Ratings… For those wondering, 259, 000 viewers watched the Vancouver-Toronto MLS game last Saturday. Not bad considering it went head-t0-head with an NHL game watched by almost 1.7 million on CBC. The season-opening game between Vancouver and Montreal had an average audience of 288, 000 on TSN last season. RDS numbers put that game over 500, 000 viewers. TFC ratings fell to under 150, 000 for their game against Kansas City Saturday afternoon (it was on TSN).

In other ratings the Brier drew 832, 000 head-to-head with the WBC Saturday afternoon, while the evening draw averaged 728, 000. The Brier semifinal drew 754, 000 Sunday morning, while the final drew 917, 000. For HNIC, Leafs-Penguins drew over 2 million and around 600, 000 watched Flames-Kings. The late HNIC game just beat out the Justin Timberlake-hosted SNL head-to-head.

Documentaries… There are a couple sports-related documentaries on TV this week that are worth checking out. Tonight TSN has “The Clemente Effect” at 8:30pm ET. You can see the trailer here. The documentary, an ESPN Films production in conjunction with ESPN Deportes, premiered on ESPN yesterday afternoon.

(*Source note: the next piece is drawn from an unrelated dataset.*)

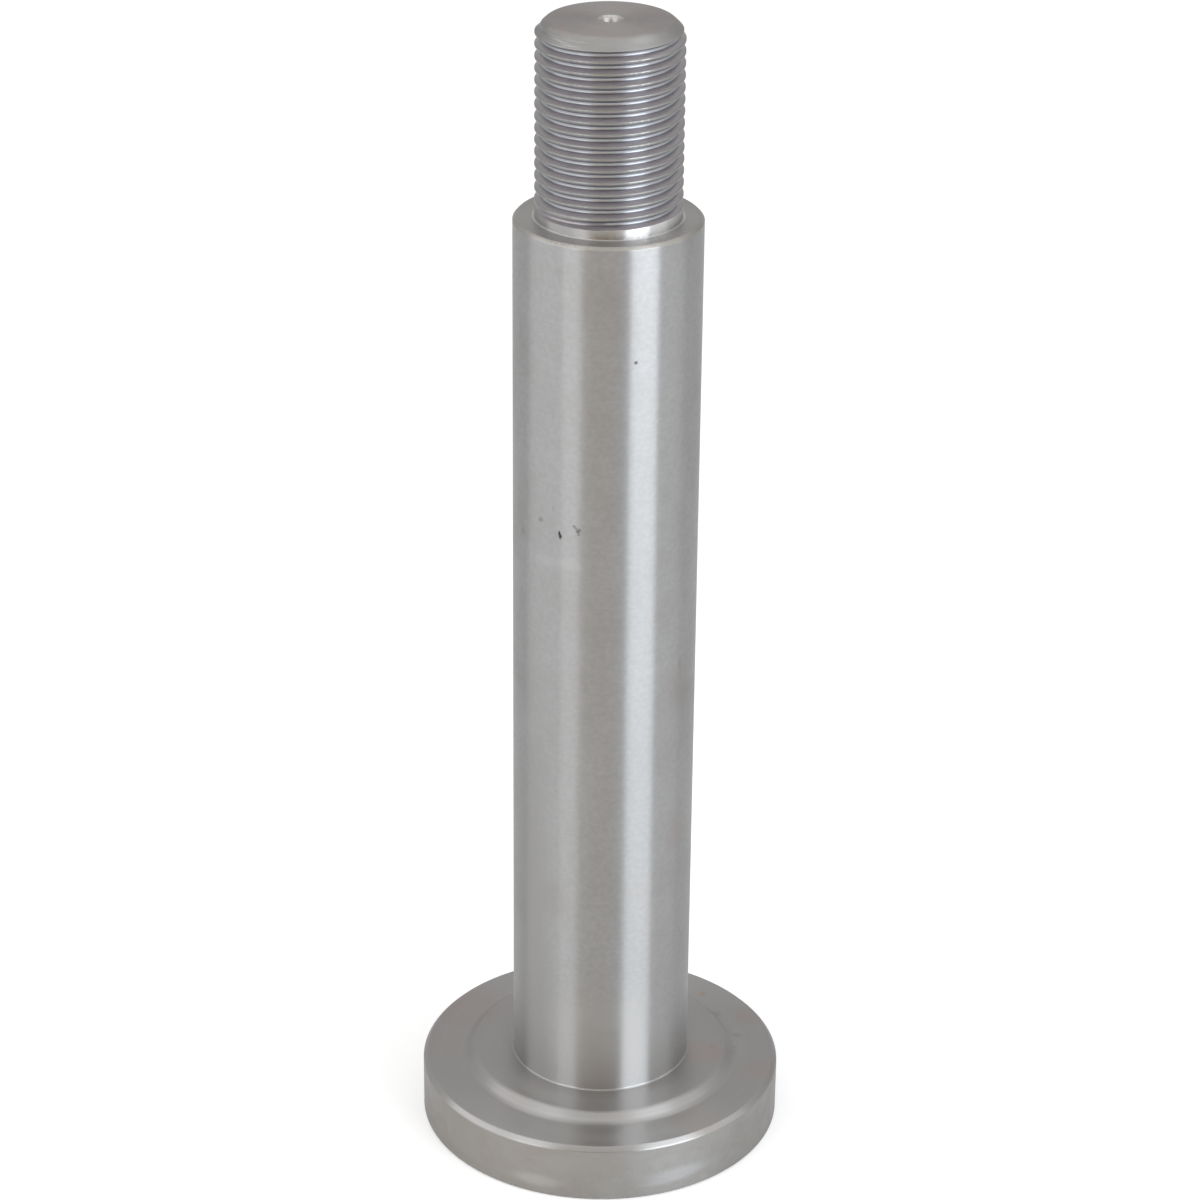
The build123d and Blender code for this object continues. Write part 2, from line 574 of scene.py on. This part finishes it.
# %% Node groups: ragged place and mark
def make_ragged_place():
    group, given, result = new_group(
        "ragged_place",
        [("Raggedness in mm", "NodeSocketFloat", 0.3)],
        [("Place", "NodeSocketVector")],
    )
    place = add(group, "ShaderNodeTexCoord").outputs["Object"]
    in_mm = vector(group, "MULTIPLY", {0: place, 1: (1000, 1000, 1000)})
    ragged = noise(group, in_mm, 1.6, 3.0, 0.6)["Color"]
    centred = vector(group, "SUBTRACT", {0: ragged, 1: (0.5, 0.5, 0.5)})
    push = vector(group, "SCALE", {0: centred, "Scale": given.outputs["Raggedness in mm"]})
    pushed = vector(group, "ADD", {0: in_mm, 1: push})
    group.links.new(pushed, result.inputs["Place"])
    return group


def make_mark():
    group, given, result = new_group(
        "mark",
        [
            ("Place", "NodeSocketVector", None),
            ("Centre in mm", "NodeSocketVector", (0, 0, 0)),
            ("Size in mm", "NodeSocketVector", (1, 1, 1)),
        ],
        [("Mask", "NodeSocketFloat")],
    )
    wanted = given.outputs
    offset = vector(group, "SUBTRACT", {0: wanted["Place"], 1: wanted["Centre in mm"]})
    ball = vector(group, "DIVIDE", {0: offset, 1: wanted["Size in mm"]})
    distance = add(group, "ShaderNodeVectorMath", {0: ball}, operation="LENGTH").outputs["Value"]
    group.links.new(ramp(group, distance, 1.15, 0.35), result.inputs["Mask"])
    return group


ragged_place = make_ragged_place()
mark = make_mark()
print("groups:", ragged_place.name, "and", mark.name)


# %% [markdown]
# ## Laying the marks
#
# A finish keeps its marks in a list, one row for each. This function goes down the list and mixes
# one colour after another over the steel. A place is given as an azimuth from the front, a radius
# and a height, because that is how a place on a turned part is found.

# %% Function: lay marks over a colour
def lay_marks(tree, colour, raggedness, marks):
    """Mix marks over a colour. Each has an azimuth, radius, height, width, tallness, strength and colour."""
    place = use(tree, ragged_place, {"Raggedness in mm": raggedness}).outputs["Place"]
    for azimuth, radius, height, width, tallness, strength, shade in marks:
        turned = math.radians(azimuth)
        centre = (radius * math.sin(turned), -radius * math.cos(turned), height)
        size = (width / 2, width / 2, tallness / 2)
        mask = use(tree, mark, {"Place": place, "Centre in mm": centre, "Size in mm": size}).outputs["Mask"]
        colour = blend(tree, calc(tree, "MULTIPLY", mask, strength), colour, (*shade, 1))
    return colour


# %% [markdown]
# ## What the finishes share
#
# Each finish ends in the same shader, a metal whose reflections are drawn out across the tool
# marks. The Tangent node runs round the Z axis, and turning it by a quarter lays the blur across
# the marks, so a lamp becomes an upright streak on the journal and a ray on a flat face.

# %% Functions: steel shader, and the nodes that every finish uses
def steel_shader(name, anisotropy, colour, roughness, height, bump_strength, bump_mm):
    """Link colour, roughness and height outputs into a metal, and give the material."""
    material = bpy.data.materials[name]
    tree = material.node_tree
    relief = {"Strength": bump_strength, "Distance": bump_mm * MM, "Height": height}
    bump = add(tree, "ShaderNodeBump", relief)
    around = add(tree, "ShaderNodeTangent", direction_type="RADIAL", axis="Z")
    shader = add(
        tree, "ShaderNodeBsdfPrincipled",
        {
            "Base Color": colour, "Roughness": roughness, "Metallic": 1.0,
            "Anisotropic": anisotropy, "Anisotropic Rotation": 0.25,
            "Tangent": around.outputs[0], "Normal": bump.outputs[0],
        },
    )
    tree.links.new(shader.outputs[0], add(tree, "ShaderNodeOutputMaterial").inputs["Surface"])
    return material


def new_finish(name):
    """An empty material, and its node tree."""
    material = bpy.data.materials.new(name)
    material.use_nodes = True
    material.node_tree.nodes.clear()
    return material, material.node_tree


def marks_of(tree, lines_per_mm, length, wander):
    """Tool marks with so many lines to the millimetre, and their length and wander in millimetres."""
    wanted = {"Lines per mm": lines_per_mm, "Length in mm": length, "Wander in mm": wander}
    return use(tree, tool_marks, wanted).outputs


def film_of(tree, cloud_size, speck_size, specks):
    """A steel film with its clouds' and specks' size in millimetres, and the specks' density."""
    wanted = {"Cloud size in mm": cloud_size, "Speck size in mm": speck_size, "Specks": specks}
    return use(tree, steel_film, wanted).outputs


def edge_of(tree, width):
    """Rubbed edges of a width in millimetres."""
    return use(tree, rubbed_edges, {"Width in mm": width}).outputs["Edge"]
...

CBC News Network will show the Canadian premiere of “Oscar Pistorius: What Really Happened?” The BBC documentary debuts tonight on BBC Three in the UK, while it will air on CBC News Network Sunday night at 10pm ET. Here is an interesting Guardian article on the challenges of making the documentary.

4 thoughts on “Canada’s Three Days at the WBC

  1. Those might be the only baseball games I watch all year, not a big fan. If Toronto makes the World Series I would be interested, though.

  2. Matt Vasgersian and Jim Kaat did a really great job for the MLB Network in the States. Yes, Vasgersian did go a bit overboard with some of the Canadian stereotypes, but he had nice things to say about Canadian national parks and Les Expos.

    The problem on this side of the border was that Canada’s great 4-run 1st inning against Mexico never aired here because of overruns from the previous game.